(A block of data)
━━━━
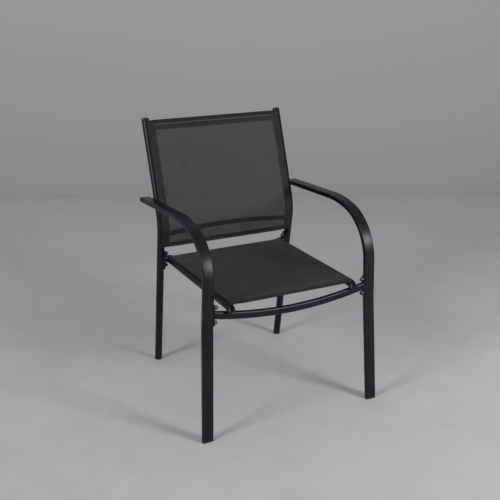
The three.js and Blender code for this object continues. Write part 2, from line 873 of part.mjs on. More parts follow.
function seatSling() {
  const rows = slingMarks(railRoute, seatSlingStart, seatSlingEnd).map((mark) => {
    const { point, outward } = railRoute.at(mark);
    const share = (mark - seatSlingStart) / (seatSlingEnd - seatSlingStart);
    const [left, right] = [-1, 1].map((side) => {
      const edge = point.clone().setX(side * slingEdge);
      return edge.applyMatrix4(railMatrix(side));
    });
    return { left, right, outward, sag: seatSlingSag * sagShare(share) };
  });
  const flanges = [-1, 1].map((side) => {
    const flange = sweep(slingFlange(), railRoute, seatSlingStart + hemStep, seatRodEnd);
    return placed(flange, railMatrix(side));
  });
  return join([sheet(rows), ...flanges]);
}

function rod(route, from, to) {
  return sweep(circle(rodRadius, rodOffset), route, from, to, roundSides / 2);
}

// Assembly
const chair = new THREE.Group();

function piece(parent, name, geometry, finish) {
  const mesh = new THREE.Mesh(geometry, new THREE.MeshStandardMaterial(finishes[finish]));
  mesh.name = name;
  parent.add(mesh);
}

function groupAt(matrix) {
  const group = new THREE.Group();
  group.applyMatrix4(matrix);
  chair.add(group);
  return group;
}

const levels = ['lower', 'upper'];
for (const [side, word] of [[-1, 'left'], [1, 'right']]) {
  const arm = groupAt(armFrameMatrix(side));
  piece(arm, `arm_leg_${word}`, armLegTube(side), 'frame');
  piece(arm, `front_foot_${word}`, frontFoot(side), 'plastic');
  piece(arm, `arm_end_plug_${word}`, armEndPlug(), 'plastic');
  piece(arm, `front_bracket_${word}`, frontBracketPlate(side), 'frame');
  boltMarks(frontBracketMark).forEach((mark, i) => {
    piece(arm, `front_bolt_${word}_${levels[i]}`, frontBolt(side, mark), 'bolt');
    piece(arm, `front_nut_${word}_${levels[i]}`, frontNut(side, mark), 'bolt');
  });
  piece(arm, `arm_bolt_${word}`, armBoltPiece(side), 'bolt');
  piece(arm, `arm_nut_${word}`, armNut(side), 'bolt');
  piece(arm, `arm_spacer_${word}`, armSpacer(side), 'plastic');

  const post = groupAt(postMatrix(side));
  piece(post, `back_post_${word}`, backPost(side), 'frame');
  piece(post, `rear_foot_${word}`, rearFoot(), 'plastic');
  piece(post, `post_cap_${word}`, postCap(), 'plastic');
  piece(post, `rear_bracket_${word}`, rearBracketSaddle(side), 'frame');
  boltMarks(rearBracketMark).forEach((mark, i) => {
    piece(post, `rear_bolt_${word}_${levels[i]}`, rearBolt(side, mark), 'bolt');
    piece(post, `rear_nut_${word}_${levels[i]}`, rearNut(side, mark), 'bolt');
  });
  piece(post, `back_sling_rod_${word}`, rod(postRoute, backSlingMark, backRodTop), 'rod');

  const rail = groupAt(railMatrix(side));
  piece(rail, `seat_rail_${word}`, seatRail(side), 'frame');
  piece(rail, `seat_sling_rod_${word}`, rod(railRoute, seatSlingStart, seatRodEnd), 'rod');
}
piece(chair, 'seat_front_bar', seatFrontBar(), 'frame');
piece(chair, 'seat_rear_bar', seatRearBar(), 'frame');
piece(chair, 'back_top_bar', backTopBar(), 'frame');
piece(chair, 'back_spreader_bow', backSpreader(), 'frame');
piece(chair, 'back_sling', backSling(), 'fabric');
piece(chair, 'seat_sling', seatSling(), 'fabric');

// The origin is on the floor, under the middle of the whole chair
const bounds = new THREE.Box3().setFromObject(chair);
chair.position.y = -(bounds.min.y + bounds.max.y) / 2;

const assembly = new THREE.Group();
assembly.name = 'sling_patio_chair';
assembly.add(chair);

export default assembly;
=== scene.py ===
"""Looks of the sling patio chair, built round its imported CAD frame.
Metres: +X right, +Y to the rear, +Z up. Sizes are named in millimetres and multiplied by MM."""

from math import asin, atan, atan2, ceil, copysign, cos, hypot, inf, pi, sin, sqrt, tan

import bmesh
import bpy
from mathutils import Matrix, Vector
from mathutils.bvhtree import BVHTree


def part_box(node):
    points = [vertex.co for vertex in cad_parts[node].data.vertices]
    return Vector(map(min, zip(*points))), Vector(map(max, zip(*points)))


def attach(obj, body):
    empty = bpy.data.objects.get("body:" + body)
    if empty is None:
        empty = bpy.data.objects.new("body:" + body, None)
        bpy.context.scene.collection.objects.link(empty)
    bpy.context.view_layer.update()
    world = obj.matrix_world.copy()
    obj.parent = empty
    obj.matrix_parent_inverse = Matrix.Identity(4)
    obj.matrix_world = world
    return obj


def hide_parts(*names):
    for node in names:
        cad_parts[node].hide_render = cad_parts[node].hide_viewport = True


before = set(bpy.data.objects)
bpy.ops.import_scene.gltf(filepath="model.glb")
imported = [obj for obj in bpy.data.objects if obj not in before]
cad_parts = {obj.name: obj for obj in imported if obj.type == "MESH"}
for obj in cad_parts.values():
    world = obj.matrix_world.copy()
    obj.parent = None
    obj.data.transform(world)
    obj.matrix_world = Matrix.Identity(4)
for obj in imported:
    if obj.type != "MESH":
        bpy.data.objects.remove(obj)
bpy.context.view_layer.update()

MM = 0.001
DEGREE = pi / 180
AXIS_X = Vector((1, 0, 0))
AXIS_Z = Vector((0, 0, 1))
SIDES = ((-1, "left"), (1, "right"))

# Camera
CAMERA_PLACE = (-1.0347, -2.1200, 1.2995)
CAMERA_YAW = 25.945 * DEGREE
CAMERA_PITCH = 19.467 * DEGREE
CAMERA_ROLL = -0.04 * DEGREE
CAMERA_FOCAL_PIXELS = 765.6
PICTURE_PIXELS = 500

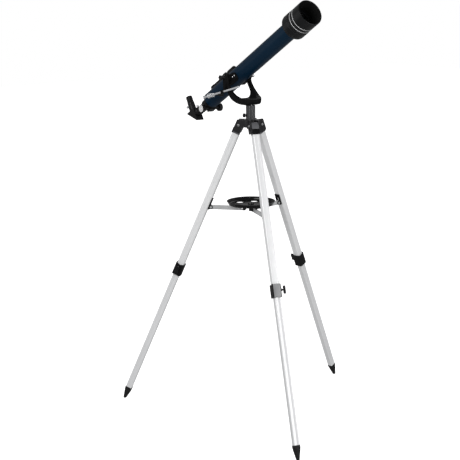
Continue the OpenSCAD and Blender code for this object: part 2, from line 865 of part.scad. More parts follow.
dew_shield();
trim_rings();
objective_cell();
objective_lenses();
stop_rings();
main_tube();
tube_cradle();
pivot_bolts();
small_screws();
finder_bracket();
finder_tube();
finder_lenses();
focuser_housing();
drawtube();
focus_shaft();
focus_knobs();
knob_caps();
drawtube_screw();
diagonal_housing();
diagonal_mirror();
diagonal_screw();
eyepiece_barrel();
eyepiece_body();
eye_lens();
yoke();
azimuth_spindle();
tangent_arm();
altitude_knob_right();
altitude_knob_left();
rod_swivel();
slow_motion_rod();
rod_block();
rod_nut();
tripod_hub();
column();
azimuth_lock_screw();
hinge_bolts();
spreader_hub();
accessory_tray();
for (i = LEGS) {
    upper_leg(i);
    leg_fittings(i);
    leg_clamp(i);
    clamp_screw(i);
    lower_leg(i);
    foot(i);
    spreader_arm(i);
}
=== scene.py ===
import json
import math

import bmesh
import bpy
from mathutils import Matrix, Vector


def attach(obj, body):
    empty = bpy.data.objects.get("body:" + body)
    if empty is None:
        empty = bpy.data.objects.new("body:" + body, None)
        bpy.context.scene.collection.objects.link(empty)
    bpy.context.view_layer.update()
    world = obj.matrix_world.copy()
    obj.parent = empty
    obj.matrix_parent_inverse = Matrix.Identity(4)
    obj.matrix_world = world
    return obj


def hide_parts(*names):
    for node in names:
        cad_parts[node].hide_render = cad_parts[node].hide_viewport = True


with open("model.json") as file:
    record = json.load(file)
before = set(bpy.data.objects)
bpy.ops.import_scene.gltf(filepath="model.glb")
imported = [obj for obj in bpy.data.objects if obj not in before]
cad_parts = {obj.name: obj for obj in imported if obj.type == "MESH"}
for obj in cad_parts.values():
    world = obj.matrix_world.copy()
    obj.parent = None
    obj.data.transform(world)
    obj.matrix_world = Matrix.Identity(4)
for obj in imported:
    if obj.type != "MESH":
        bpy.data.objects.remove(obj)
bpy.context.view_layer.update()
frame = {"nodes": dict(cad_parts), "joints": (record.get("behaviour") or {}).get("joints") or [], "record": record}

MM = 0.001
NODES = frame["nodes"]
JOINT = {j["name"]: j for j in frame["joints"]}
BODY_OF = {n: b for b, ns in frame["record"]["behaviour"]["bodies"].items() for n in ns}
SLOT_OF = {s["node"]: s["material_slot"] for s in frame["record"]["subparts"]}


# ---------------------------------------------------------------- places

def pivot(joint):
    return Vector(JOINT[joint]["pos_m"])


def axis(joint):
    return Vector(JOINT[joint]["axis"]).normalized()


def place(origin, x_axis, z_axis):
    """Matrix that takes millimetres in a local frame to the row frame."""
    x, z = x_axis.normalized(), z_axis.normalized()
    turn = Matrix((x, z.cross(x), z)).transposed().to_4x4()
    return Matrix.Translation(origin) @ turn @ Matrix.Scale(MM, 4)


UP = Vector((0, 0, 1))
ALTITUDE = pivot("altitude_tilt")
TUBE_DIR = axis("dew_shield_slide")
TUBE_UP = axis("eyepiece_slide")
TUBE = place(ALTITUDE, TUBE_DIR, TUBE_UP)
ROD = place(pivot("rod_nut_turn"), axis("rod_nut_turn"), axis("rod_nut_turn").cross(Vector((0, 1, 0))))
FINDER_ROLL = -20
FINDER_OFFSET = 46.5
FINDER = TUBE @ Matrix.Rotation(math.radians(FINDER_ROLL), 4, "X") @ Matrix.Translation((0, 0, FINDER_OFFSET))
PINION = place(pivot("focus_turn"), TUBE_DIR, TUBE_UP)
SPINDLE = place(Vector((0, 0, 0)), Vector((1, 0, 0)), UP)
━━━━
Exercise task |
Your task is to extract exactly the lines starting at the line with "piece(chair, 'back_spreader_bow', backSpreader(), 'frame');" and ending at the line with "PICTURE_PIXELS = 500", including both ends, and no other lines.

Task response |
piece(chair, 'back_spreader_bow', backSpreader(), 'frame');
piece(chair, 'back_sling', backSling(), 'fabric');
piece(chair, 'seat_sling', seatSling(), 'fabric');

// The origin is on the floor, under the middle of the whole chair
const bounds = new THREE.Box3().setFromObject(chair);
chair.position.y = -(bounds.min.y + bounds.max.y) / 2;

const assembly = new THREE.Group();
assembly.name = 'sling_patio_chair';
assembly.add(chair);

export default assembly;
=== scene.py ===
"""Looks of the sling patio chair, built round its imported CAD frame.
Metres: +X right, +Y to the rear, +Z up. Sizes are named in millimetres and multiplied by MM."""

from math import asin, atan, atan2, ceil, copysign, cos, hypot, inf, pi, sin, sqrt, tan

import bmesh
import bpy
from mathutils import Matrix, Vector
from mathutils.bvhtree import BVHTree


def part_box(node):
    points = [vertex.co for vertex in cad_parts[node].data.vertices]
    return Vector(map(min, zip(*points))), Vector(map(max, zip(*points)))


def attach(obj, body):
    empty = bpy.data.objects.get("body:" + body)
    if empty is None:
        empty = bpy.data.objects.new("body:" + body, None)
        bpy.context.scene.collection.objects.link(empty)
    bpy.context.view_layer.update()
    world = obj.matrix_world.copy()
    obj.parent = empty
    obj.matrix_parent_inverse = Matrix.Identity(4)
    obj.matrix_world = world
    return obj


def hide_parts(*names):
    for node in names:
        cad_parts[node].hide_render = cad_parts[node].hide_viewport = True


before = set(bpy.data.objects)
bpy.ops.import_scene.gltf(filepath="model.glb")
imported = [obj for obj in bpy.data.objects if obj not in before]
cad_parts = {obj.name: obj for obj in imported if obj.type == "MESH"}
for obj in cad_parts.values():
    world = obj.matrix_world.copy()
    obj.parent = None
    obj.data.transform(world)
    obj.matrix_world = Matrix.Identity(4)
for obj in imported:
    if obj.type != "MESH":
        bpy.data.objects.remove(obj)
bpy.context.view_layer.update()

MM = 0.001
DEGREE = pi / 180
AXIS_X = Vector((1, 0, 0))
AXIS_Z = Vector((0, 0, 1))
SIDES = ((-1, "left"), (1, "right"))

# Camera
CAMERA_PLACE = (-1.0347, -2.1200, 1.2995)
CAMERA_YAW = 25.945 * DEGREE
CAMERA_PITCH = 19.467 * DEGREE
CAMERA_ROLL = -0.04 * DEGREE
CAMERA_FOCAL_PIXELS = 765.6
PICTURE_PIXELS = 500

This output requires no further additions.